• SUPPLIED DATA:
Begin
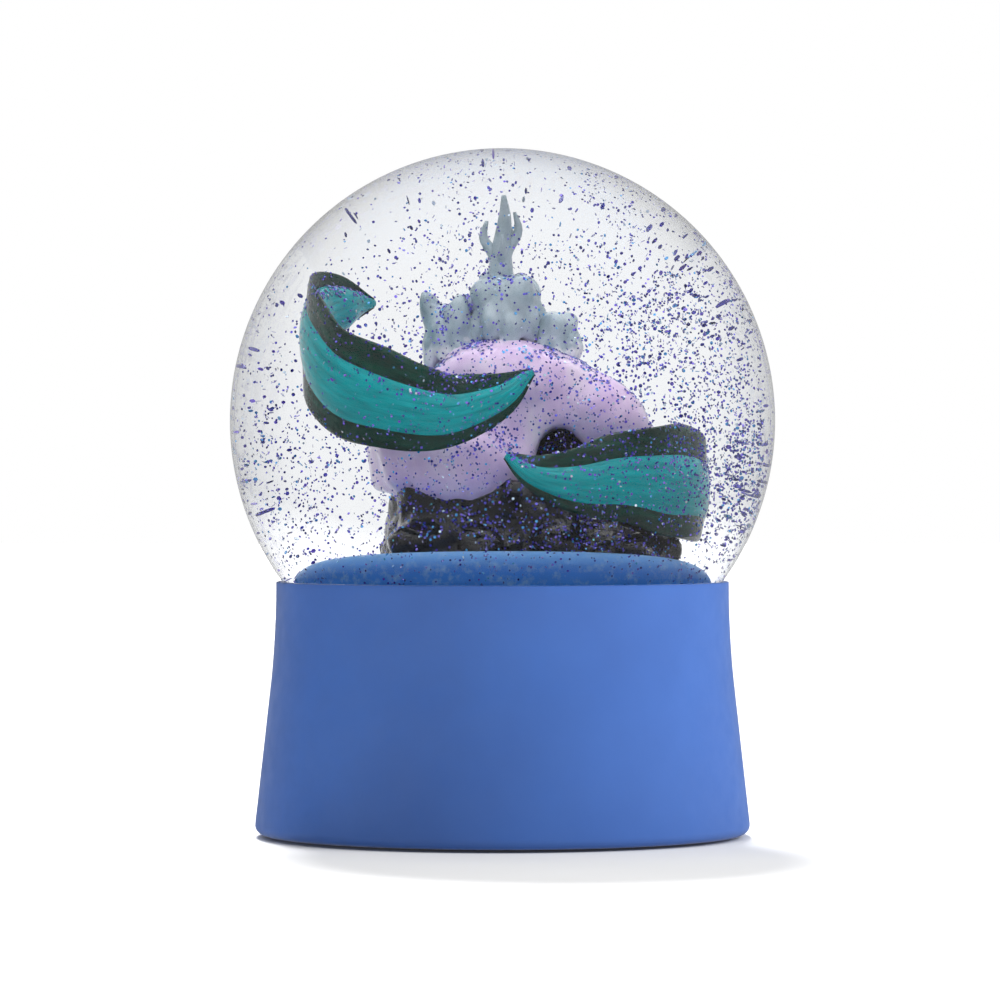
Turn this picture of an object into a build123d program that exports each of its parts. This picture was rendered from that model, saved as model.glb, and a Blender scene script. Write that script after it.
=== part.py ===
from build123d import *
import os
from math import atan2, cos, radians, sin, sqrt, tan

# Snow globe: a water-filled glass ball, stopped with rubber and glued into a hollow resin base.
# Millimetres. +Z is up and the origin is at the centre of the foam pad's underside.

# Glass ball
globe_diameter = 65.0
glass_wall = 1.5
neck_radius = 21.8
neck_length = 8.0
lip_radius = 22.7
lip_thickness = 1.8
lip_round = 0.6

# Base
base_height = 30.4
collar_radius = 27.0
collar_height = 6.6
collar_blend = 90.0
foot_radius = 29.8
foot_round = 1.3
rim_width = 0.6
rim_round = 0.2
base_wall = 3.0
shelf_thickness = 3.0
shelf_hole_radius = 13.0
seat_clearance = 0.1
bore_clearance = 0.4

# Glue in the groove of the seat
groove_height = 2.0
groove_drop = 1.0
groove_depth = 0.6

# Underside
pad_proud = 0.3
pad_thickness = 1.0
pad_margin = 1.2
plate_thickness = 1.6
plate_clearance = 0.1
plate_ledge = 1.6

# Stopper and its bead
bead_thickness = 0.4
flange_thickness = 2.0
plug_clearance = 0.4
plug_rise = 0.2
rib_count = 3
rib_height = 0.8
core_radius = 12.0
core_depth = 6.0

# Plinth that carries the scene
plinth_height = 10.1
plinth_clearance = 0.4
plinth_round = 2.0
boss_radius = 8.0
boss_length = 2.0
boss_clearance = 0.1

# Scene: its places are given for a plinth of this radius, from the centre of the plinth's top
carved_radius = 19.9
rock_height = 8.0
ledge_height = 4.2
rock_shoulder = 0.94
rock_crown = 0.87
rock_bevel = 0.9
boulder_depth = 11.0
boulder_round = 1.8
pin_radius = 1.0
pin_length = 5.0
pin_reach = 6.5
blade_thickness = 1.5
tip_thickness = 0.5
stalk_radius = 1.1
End
Begin
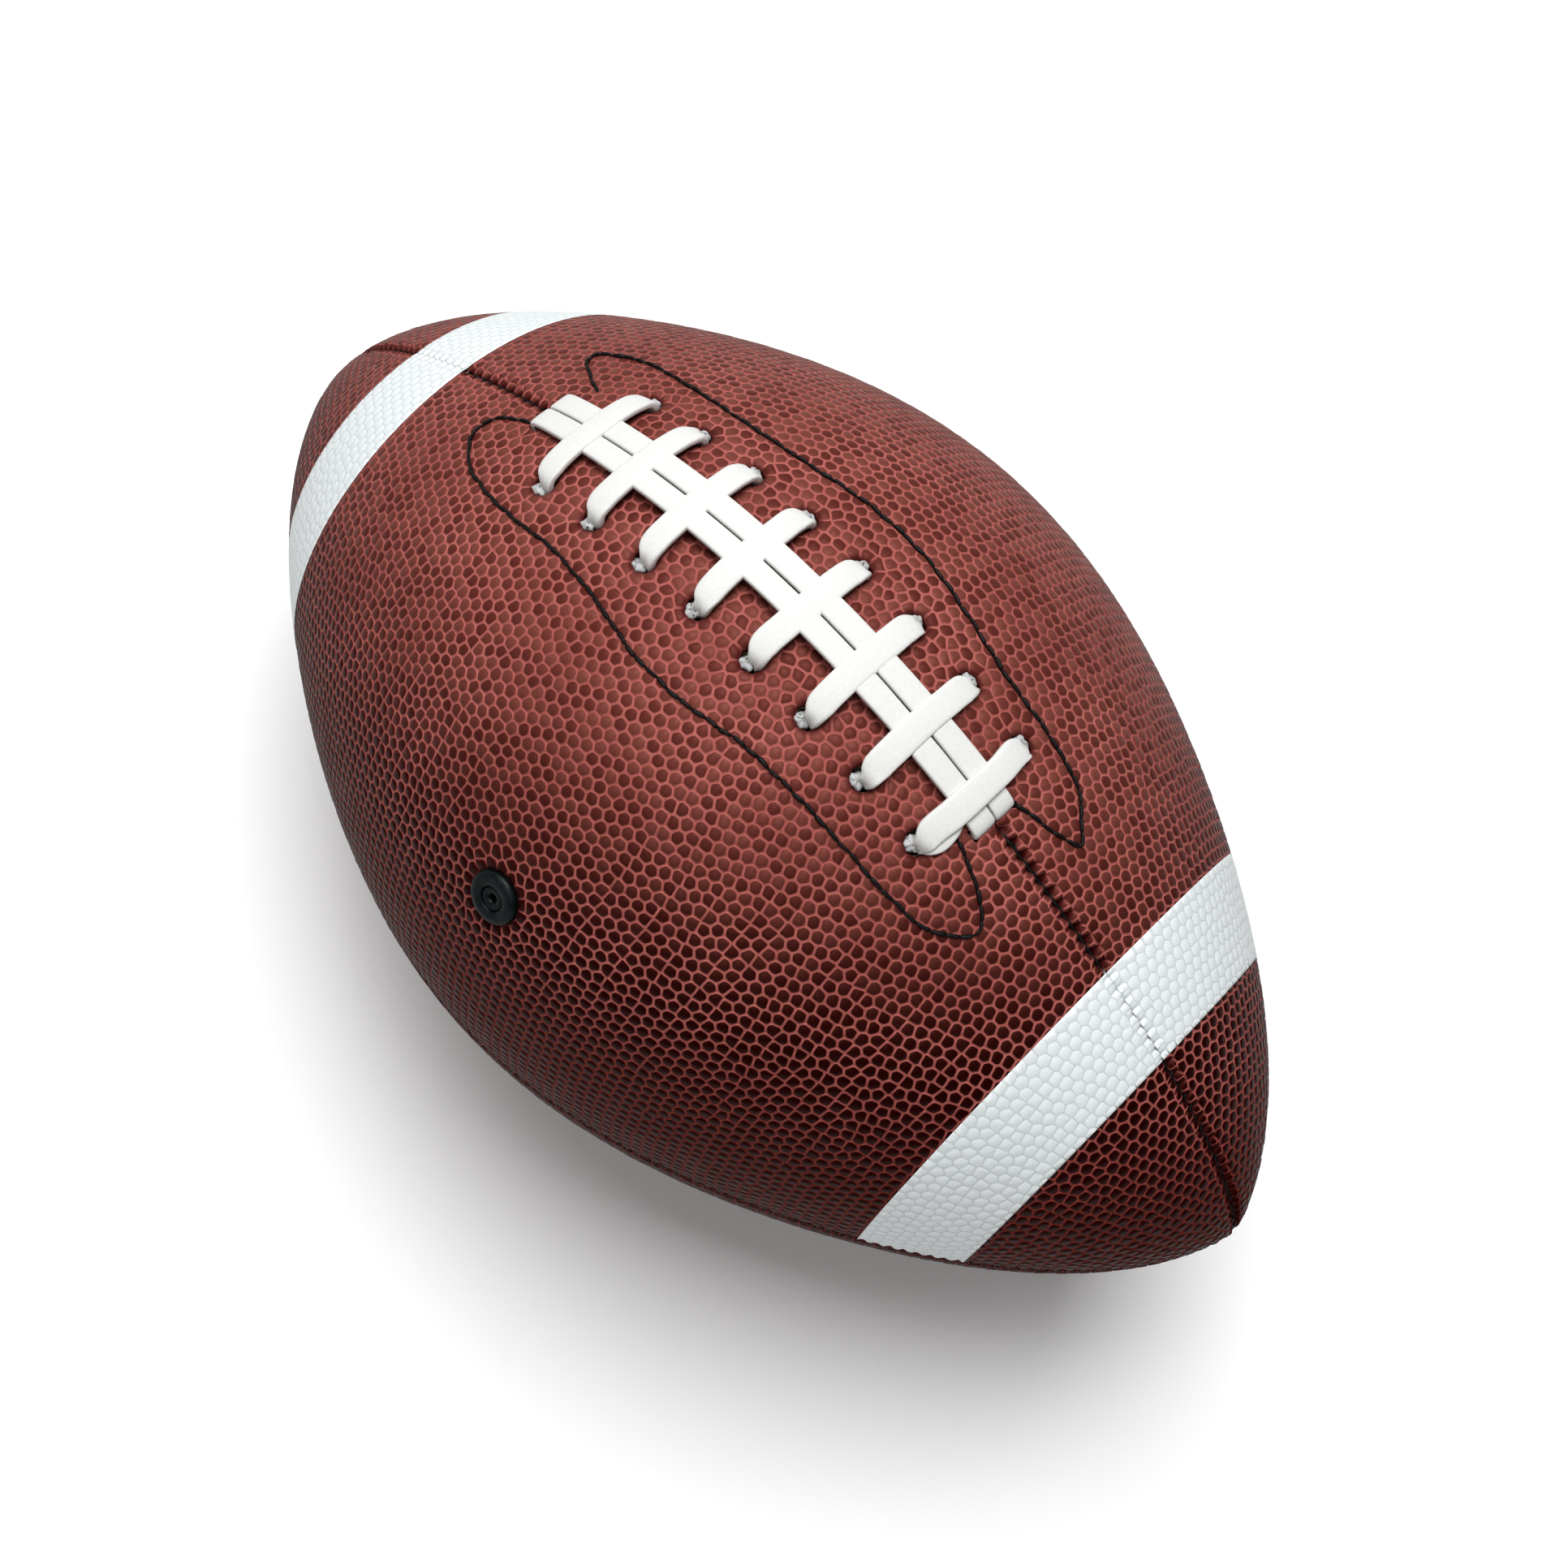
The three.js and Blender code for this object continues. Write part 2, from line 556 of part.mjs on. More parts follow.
End
• THE TASK: Extract verbatim only those lines that run from the line with "Turn this picture" to the line with "boss_clearance = 0.1", inclusive.

• SOLVED EXERCISE:
Turn this picture of an object into a build123d program that exports each of its parts. This picture was rendered from that model, saved as model.glb, and a Blender scene script. Write that script after it.
=== part.py ===
from build123d import *
import os
from math import atan2, cos, radians, sin, sqrt, tan

# Snow globe: a water-filled glass ball, stopped with rubber and glued into a hollow resin base.
# Millimetres. +Z is up and the origin is at the centre of the foam pad's underside.

# Glass ball
globe_diameter = 65.0
glass_wall = 1.5
neck_radius = 21.8
neck_length = 8.0
lip_radius = 22.7
lip_thickness = 1.8
lip_round = 0.6

# Base
base_height = 30.4
collar_radius = 27.0
collar_height = 6.6
collar_blend = 90.0
foot_radius = 29.8
foot_round = 1.3
rim_width = 0.6
rim_round = 0.2
base_wall = 3.0
shelf_thickness = 3.0
shelf_hole_radius = 13.0
seat_clearance = 0.1
bore_clearance = 0.4

# Glue in the groove of the seat
groove_height = 2.0
groove_drop = 1.0
groove_depth = 0.6

# Underside
pad_proud = 0.3
pad_thickness = 1.0
pad_margin = 1.2
plate_thickness = 1.6
plate_clearance = 0.1
plate_ledge = 1.6

# Stopper and its bead
bead_thickness = 0.4
flange_thickness = 2.0
plug_clearance = 0.4
plug_rise = 0.2
rib_count = 3
rib_height = 0.8
core_radius = 12.0
core_depth = 6.0

# Plinth that carries the scene
plinth_height = 10.1
plinth_clearance = 0.4
plinth_round = 2.0
boss_radius = 8.0
boss_length = 2.0
boss_clearance = 0.1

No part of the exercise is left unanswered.